╔══

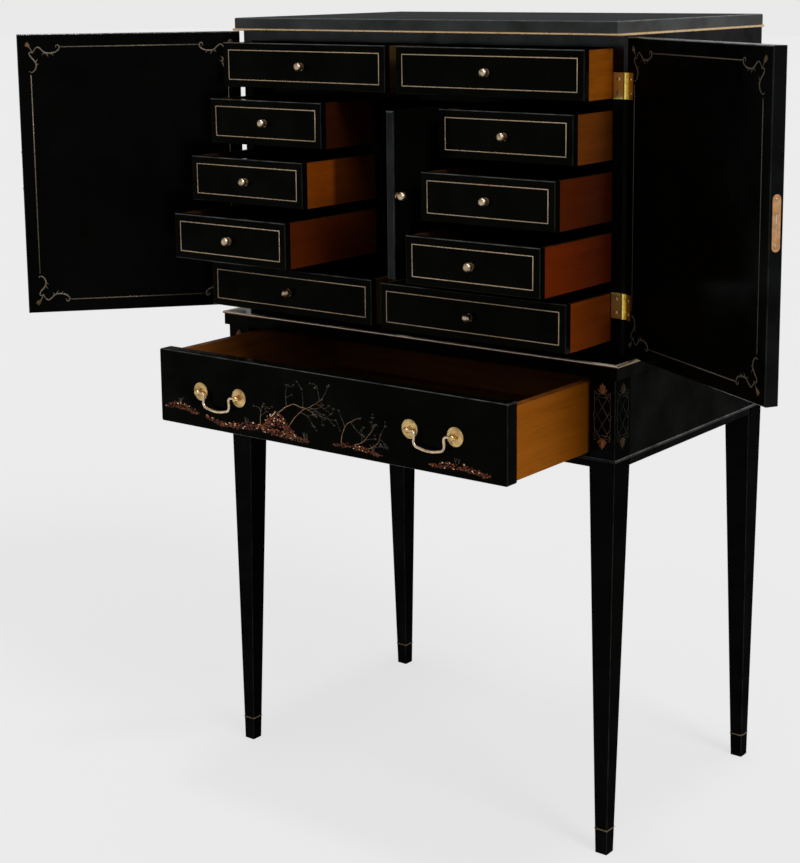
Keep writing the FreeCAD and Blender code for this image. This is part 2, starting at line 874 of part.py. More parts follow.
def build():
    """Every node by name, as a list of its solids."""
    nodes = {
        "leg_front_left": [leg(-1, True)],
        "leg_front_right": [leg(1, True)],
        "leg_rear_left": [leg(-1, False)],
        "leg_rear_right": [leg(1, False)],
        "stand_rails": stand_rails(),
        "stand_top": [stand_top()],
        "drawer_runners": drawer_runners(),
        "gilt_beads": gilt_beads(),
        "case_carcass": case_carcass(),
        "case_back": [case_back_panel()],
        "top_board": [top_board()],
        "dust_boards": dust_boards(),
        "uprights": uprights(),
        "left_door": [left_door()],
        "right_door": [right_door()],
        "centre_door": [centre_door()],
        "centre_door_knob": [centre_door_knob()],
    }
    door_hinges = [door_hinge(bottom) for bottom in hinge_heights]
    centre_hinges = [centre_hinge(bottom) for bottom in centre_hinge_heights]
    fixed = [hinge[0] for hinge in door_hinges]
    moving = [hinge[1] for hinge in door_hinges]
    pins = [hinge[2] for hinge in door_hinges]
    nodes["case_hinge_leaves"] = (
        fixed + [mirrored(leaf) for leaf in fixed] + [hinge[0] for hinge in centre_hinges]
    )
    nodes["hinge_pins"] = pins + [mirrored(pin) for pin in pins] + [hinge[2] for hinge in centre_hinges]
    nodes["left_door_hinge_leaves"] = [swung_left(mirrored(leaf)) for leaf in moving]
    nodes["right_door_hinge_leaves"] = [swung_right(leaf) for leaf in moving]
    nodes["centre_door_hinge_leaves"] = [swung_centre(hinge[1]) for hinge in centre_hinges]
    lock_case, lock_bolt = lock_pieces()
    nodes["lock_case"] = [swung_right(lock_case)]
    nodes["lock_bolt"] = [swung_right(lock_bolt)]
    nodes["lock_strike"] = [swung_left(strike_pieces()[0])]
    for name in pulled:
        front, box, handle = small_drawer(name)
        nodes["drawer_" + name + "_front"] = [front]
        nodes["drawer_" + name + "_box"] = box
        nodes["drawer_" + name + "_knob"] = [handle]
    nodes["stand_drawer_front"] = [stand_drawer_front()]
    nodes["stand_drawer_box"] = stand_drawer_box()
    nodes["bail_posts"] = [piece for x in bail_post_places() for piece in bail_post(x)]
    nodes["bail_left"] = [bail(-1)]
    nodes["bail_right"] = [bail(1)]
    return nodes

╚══

Copy out all of the data exactly, leaving nothing out.

# Answer to this task:
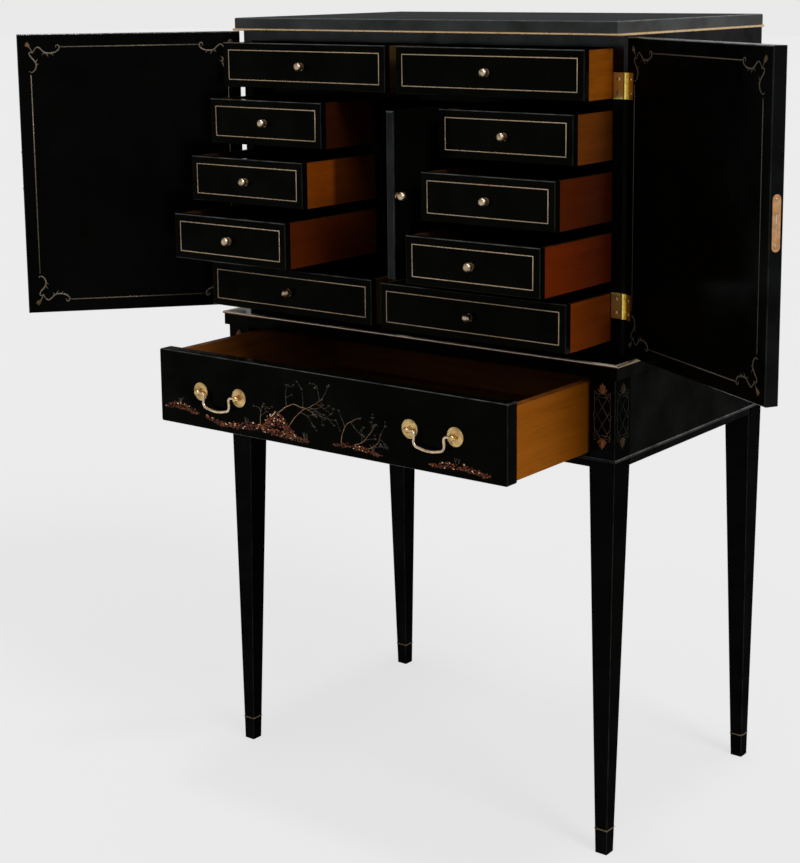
Keep writing the FreeCAD and Blender code for this image. This is part 2, starting at line 874 of part.py. More parts follow.
def build():
    """Every node by name, as a list of its solids."""
    nodes = {
        "leg_front_left": [leg(-1, True)],
        "leg_front_right": [leg(1, True)],
        "leg_rear_left": [leg(-1, False)],
        "leg_rear_right": [leg(1, False)],
        "stand_rails": stand_rails(),
        "stand_top": [stand_top()],
        "drawer_runners": drawer_runners(),
        "gilt_beads": gilt_beads(),
        "case_carcass": case_carcass(),
        "case_back": [case_back_panel()],
        "top_board": [top_board()],
        "dust_boards": dust_boards(),
        "uprights": uprights(),
        "left_door": [left_door()],
        "right_door": [right_door()],
        "centre_door": [centre_door()],
        "centre_door_knob": [centre_door_knob()],
    }
    door_hinges = [door_hinge(bottom) for bottom in hinge_heights]
    centre_hinges = [centre_hinge(bottom) for bottom in centre_hinge_heights]
    fixed = [hinge[0] for hinge in door_hinges]
    moving = [hinge[1] for hinge in door_hinges]
    pins = [hinge[2] for hinge in door_hinges]
    nodes["case_hinge_leaves"] = (
        fixed + [mirrored(leaf) for leaf in fixed] + [hinge[0] for hinge in centre_hinges]
    )
    nodes["hinge_pins"] = pins + [mirrored(pin) for pin in pins] + [hinge[2] for hinge in centre_hinges]
    nodes["left_door_hinge_leaves"] = [swung_left(mirrored(leaf)) for leaf in moving]
    nodes["right_door_hinge_leaves"] = [swung_right(leaf) for leaf in moving]
    nodes["centre_door_hinge_leaves"] = [swung_centre(hinge[1]) for hinge in centre_hinges]
    lock_case, lock_bolt = lock_pieces()
    nodes["lock_case"] = [swung_right(lock_case)]
    nodes["lock_bolt"] = [swung_right(lock_bolt)]
    nodes["lock_strike"] = [swung_left(strike_pieces()[0])]
    for name in pulled:
        front, box, handle = small_drawer(name)
        nodes["drawer_" + name + "_front"] = [front]
        nodes["drawer_" + name + "_box"] = box
        nodes["drawer_" + name + "_knob"] = [handle]
    nodes["stand_drawer_front"] = [stand_drawer_front()]
    nodes["stand_drawer_box"] = stand_drawer_box()
    nodes["bail_posts"] = [piece for x in bail_post_places() for piece in bail_post(x)]
    nodes["bail_left"] = [bail(-1)]
    nodes["bail_right"] = [bail(1)]
    return nodes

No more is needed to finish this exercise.